┌──

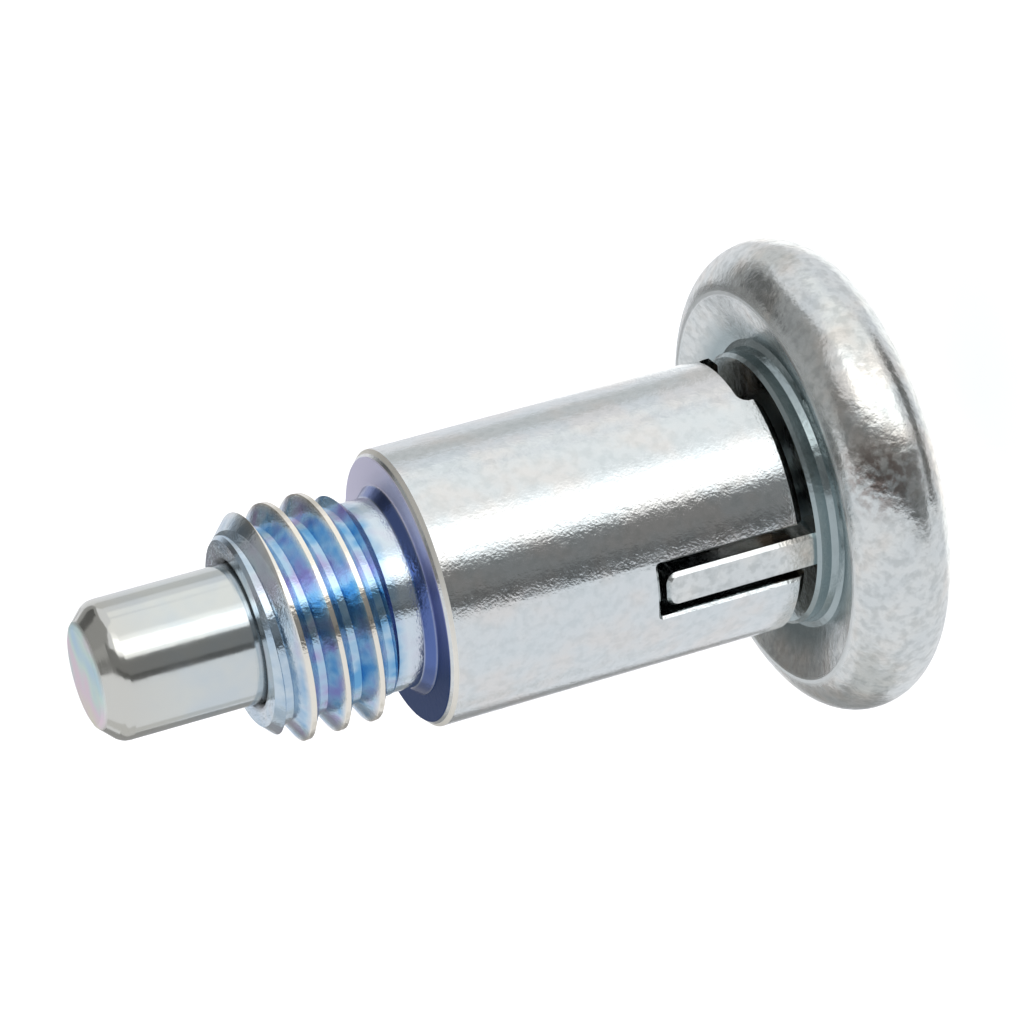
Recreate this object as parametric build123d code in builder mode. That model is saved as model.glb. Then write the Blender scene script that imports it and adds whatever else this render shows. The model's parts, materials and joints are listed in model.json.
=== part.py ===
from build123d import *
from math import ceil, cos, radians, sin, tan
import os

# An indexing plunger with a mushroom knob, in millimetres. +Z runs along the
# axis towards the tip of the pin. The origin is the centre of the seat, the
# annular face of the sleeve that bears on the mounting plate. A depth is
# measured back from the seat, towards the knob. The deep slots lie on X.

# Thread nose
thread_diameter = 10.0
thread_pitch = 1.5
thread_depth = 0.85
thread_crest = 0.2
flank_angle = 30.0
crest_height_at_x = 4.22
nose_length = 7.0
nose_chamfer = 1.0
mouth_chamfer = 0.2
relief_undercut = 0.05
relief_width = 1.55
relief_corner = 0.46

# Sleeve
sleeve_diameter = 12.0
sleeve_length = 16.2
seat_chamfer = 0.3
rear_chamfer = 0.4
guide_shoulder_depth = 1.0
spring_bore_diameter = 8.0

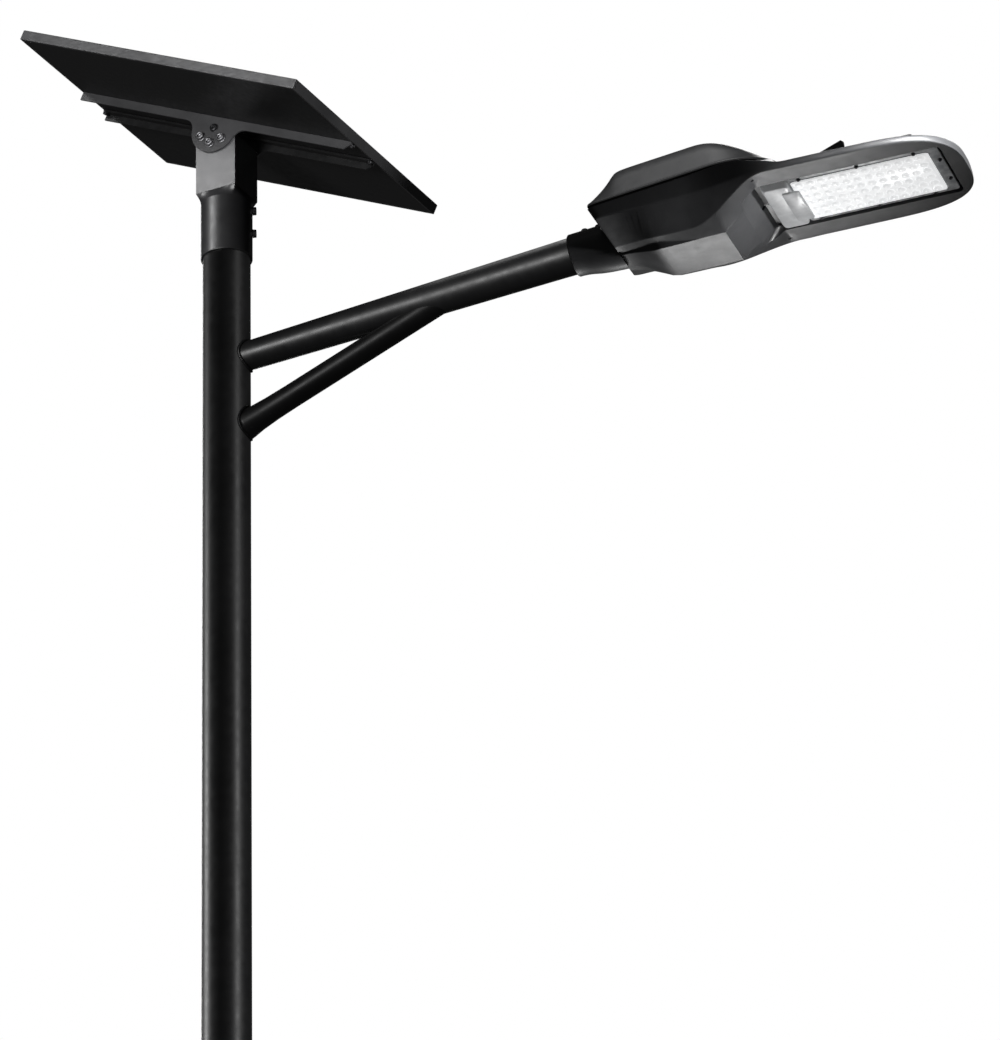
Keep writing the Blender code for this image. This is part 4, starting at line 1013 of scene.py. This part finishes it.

└──

EXERCISE DIRECTIONS
Looking at the records above, say how many lines hold the string "that". Write nothing but the number.

SOLUTION TO THIS EXERCISE
2